The development of TIM-3 and LAG3 blockade therapy is in its early stages. A phase I, first-in-human study of MBG453 (a TIM-3 inhibitor) has been designed to characterize the safety, tolerability, and anti-tumor activity of MBG453, as a single agent or in combination with PDR001, in patients with advanced solid tumors, including PCa. Additionally, another phase I trial is ongoing to assess the safety and tolerability of BMS-986016 (an anti-LAG3 monoclonal antibody), alone and in combination with nivolumab, in subjects with select advanced (metastatic and/or unresectable) solid tumors.

5. Conclusions and further directions

There is an increasing body of evidence that supports the hypothesis that an EIT-mediated immune-suppressive microenvironment is a critical mechanism underlying the development and progression/metastasis of PCa. Selective targeting of this acquired immune-like phenotype, in particular through certain aberrantly-expressed immune checkpoint molecules, could likely lead to effective therapeutic approaches. Although the blockade of CTLA-4 and PD-1/PD-L1 have already demonstrated significant efficacy in various types of cancers, ongoing clinical trials will clarify its applicability towards PCa. Novel therapies, targeting other immune checkpoint molecules, are currently under evaluation in patients with various stages of PCa.

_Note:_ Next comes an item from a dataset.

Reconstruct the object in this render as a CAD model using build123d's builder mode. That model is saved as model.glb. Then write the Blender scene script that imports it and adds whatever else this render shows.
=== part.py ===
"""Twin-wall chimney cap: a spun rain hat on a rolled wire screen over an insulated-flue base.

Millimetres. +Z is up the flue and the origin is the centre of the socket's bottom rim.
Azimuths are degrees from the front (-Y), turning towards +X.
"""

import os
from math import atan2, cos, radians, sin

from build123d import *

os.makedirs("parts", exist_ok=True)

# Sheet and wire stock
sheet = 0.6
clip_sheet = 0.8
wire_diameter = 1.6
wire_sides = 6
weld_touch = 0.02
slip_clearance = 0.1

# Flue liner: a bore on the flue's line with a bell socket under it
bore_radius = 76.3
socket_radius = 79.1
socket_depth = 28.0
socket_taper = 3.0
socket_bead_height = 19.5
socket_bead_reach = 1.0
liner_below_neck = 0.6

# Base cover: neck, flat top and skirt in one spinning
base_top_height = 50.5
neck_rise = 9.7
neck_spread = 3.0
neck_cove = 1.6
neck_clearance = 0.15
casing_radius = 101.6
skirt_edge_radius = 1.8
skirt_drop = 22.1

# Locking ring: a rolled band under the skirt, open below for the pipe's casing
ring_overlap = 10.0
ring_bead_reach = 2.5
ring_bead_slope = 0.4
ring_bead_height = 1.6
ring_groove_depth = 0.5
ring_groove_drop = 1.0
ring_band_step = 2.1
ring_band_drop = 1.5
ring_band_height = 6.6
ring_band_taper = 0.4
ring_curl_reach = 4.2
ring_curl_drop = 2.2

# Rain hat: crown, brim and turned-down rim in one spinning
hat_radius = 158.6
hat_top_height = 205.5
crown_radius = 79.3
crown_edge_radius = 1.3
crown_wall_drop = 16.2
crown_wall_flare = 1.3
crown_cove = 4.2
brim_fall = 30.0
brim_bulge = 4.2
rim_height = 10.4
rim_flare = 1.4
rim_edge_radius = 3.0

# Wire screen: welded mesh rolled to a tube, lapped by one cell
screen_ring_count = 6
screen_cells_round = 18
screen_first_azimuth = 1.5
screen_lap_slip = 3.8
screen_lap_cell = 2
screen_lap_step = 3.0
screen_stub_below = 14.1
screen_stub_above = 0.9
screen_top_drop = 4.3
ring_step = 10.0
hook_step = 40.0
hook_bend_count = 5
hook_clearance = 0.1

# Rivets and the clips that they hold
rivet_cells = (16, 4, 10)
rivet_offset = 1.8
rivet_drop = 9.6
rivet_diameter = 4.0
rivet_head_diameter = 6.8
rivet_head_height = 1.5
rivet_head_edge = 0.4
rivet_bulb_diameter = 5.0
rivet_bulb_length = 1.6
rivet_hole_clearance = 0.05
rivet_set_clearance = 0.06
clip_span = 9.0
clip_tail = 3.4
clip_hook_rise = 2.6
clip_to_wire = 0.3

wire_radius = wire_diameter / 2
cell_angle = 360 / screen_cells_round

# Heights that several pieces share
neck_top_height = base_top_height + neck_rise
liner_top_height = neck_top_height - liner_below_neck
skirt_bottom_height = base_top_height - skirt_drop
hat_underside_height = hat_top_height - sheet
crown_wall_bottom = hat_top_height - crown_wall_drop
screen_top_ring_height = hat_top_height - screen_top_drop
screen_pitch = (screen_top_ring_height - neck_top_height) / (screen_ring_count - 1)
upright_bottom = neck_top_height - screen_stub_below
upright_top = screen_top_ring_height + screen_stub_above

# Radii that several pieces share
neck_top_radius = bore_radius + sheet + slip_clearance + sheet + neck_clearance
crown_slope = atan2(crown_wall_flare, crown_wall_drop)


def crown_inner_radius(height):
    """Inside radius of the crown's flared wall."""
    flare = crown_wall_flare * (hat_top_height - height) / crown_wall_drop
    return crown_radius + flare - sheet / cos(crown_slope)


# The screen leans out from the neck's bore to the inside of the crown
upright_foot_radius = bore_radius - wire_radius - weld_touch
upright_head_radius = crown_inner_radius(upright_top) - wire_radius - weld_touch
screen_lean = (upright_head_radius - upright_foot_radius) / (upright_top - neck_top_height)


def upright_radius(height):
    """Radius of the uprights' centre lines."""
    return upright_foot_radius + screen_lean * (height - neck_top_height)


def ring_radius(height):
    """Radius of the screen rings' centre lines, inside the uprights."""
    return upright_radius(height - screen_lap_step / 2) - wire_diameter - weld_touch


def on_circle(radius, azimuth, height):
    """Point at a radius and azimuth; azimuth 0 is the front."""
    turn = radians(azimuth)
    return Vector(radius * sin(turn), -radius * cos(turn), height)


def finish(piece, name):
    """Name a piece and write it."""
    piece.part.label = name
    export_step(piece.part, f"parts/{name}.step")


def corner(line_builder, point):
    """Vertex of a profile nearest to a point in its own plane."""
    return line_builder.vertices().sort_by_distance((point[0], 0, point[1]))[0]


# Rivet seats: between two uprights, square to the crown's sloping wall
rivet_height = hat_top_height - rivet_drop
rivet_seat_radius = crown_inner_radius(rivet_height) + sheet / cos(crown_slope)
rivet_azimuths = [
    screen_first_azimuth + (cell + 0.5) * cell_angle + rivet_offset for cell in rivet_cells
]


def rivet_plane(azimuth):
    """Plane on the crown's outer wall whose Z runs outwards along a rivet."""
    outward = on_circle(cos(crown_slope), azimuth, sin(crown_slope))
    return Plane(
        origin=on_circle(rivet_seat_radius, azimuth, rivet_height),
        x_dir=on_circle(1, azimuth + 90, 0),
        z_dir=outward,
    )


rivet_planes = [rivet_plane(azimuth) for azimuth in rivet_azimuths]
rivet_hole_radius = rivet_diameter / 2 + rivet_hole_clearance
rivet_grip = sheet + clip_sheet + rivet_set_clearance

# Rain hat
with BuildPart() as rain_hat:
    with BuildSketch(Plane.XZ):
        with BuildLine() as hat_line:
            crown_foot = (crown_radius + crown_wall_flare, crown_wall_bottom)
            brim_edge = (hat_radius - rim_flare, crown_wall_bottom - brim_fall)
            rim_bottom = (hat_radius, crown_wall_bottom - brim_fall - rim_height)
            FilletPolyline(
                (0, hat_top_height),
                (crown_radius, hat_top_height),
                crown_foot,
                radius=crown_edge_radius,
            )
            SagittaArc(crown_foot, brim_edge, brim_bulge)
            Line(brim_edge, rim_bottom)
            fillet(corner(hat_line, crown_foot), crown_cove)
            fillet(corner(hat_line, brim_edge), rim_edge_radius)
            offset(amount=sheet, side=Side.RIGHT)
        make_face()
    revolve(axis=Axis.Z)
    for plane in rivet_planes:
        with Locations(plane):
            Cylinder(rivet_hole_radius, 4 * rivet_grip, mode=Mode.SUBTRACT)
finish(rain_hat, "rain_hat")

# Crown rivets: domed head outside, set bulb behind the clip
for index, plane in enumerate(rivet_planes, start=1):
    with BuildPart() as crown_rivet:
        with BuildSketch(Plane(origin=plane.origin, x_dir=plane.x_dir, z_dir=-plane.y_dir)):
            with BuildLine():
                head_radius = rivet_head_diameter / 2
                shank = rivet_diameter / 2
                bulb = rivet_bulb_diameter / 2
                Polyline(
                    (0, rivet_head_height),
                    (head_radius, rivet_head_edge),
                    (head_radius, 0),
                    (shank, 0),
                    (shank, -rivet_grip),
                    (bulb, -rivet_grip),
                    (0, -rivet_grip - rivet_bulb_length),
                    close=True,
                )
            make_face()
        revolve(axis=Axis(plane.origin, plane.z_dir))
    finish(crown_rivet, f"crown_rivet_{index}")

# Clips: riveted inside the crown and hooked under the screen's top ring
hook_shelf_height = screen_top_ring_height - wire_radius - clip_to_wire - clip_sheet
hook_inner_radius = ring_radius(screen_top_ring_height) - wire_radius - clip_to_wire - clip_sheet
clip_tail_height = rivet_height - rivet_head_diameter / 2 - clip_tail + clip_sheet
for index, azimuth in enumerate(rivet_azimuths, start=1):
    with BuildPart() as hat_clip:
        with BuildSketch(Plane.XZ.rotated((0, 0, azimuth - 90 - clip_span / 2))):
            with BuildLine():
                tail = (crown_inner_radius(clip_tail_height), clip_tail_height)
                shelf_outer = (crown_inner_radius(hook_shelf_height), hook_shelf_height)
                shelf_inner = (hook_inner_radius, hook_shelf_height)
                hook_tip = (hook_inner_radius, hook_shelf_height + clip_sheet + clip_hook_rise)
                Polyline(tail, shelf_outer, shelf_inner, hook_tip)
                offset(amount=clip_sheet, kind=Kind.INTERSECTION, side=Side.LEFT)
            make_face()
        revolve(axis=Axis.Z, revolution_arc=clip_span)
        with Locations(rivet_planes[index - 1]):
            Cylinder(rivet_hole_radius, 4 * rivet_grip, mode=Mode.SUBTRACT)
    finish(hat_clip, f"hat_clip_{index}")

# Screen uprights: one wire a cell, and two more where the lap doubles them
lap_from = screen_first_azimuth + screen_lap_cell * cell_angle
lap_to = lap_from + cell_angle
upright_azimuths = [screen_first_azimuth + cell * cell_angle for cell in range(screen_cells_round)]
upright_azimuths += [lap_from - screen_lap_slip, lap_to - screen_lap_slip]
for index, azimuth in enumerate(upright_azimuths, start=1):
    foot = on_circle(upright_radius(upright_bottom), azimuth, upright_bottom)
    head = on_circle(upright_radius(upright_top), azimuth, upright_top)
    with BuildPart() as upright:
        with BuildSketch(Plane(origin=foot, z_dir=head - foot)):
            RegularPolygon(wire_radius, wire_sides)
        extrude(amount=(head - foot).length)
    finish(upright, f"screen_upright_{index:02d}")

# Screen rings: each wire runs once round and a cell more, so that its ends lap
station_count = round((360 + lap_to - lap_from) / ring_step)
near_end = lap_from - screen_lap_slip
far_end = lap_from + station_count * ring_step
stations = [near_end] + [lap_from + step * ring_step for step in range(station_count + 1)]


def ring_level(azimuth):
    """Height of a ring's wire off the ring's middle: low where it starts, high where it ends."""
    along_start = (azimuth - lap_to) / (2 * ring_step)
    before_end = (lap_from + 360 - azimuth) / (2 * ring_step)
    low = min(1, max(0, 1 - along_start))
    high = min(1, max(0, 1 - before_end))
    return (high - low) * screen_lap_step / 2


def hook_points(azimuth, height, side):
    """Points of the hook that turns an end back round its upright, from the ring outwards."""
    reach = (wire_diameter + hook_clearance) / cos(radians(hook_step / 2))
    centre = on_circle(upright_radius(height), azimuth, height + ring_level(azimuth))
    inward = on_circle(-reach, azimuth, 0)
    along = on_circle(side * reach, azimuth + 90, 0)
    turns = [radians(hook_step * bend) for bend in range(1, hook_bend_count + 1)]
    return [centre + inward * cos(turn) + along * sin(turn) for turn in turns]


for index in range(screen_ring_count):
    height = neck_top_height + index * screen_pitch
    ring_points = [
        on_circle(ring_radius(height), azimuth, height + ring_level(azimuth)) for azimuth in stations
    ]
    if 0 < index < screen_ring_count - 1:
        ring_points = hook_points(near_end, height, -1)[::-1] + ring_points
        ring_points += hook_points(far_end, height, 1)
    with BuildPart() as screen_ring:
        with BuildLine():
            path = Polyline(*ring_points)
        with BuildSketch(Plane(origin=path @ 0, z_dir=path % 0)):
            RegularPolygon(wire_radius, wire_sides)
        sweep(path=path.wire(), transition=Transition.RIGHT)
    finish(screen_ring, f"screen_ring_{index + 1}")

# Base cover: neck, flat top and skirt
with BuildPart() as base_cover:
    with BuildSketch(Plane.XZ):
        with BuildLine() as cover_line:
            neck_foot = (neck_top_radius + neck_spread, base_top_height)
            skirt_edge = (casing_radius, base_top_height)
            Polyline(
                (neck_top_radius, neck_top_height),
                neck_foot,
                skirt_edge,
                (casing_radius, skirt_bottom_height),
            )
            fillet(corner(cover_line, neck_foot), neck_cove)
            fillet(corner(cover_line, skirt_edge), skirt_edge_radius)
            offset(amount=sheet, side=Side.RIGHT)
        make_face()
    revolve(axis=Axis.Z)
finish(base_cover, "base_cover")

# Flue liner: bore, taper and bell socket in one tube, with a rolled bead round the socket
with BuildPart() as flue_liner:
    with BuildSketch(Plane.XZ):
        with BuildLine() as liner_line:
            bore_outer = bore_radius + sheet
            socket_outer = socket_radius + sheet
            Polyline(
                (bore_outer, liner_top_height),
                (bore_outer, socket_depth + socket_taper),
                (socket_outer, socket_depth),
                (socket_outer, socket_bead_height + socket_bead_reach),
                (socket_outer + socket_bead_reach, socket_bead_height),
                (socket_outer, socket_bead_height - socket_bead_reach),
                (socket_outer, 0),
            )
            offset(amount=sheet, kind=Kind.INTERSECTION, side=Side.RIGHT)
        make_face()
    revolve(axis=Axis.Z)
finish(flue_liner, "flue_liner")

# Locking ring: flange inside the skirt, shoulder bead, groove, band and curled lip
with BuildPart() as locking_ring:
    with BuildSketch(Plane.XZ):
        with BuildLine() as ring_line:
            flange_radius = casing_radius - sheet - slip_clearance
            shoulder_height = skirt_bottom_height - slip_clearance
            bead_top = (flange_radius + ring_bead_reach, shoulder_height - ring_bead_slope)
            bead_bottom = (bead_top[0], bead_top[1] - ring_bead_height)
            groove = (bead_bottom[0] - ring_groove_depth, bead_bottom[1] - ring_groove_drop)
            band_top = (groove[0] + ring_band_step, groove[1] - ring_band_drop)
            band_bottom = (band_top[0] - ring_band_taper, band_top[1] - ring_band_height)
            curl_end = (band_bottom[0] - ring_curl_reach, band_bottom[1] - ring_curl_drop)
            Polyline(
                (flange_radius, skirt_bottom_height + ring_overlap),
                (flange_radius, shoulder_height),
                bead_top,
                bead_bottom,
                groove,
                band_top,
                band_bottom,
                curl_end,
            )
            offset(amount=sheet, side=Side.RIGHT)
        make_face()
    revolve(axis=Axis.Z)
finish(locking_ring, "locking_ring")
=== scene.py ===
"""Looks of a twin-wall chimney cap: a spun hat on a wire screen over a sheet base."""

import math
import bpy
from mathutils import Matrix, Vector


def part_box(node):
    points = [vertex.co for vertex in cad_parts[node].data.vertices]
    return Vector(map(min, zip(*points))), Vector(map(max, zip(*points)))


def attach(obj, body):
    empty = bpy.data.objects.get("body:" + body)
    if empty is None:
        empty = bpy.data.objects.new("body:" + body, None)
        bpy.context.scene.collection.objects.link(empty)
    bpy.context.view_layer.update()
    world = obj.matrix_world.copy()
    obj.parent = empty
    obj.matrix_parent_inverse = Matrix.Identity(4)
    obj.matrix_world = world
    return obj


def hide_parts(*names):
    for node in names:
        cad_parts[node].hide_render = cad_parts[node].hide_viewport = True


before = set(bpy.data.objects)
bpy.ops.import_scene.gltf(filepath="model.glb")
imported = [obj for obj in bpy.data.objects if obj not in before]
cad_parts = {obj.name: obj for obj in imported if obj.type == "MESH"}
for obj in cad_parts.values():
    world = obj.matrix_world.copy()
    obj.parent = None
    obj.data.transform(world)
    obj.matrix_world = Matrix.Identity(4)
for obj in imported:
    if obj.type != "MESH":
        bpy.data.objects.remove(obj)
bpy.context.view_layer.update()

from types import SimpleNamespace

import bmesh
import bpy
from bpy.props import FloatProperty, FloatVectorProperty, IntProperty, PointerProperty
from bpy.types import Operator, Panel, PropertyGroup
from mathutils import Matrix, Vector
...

The success of immune checkpoint blockade as a monotherapy likely requires a pre-existing antitumor immune response in the patient. Some studies have shown various cancer therapies to be capable of inciting or amplifying antitumor immunity. In view of this, the coupling of therapies with immune therapy may enhance its overall efficacy, on the basis of both inducing de novo antitumor immune responses and alleviating the immune suppressive environment through immune checkpoint blockade therapy. In the future, further clinical trials evaluating combinatorial immune therapy or simultaneous blockade of multiple immune checkpoint molecules, or immunotherapies in combination with other therapies (such as androgen ablation therapy, chemotherapy and radiotherapy), will demonstrate potential synergistic effects. Although this review has outlined a selection of well-documented immune checkpoint molecules, immune checkpoints are still a component of the overarching immune-suppressive mechanism. Therefore, further investigations are necessary in order to clarify the full scope of an EIT-mediated immune-suppressive phenotype, with regards to the development of malignancies derived from prostate and other epithelial origins. As such, an improved understanding of the mechanisms underlying immune-suppression and cancer development could provide valuable knowledge with which to inform the discovery of additional therapeutic targets and agents.

Conflicts of interest

The authors declare no conflict of interest.

Footnotes

Peer review under responsibility of Second Military Medical University.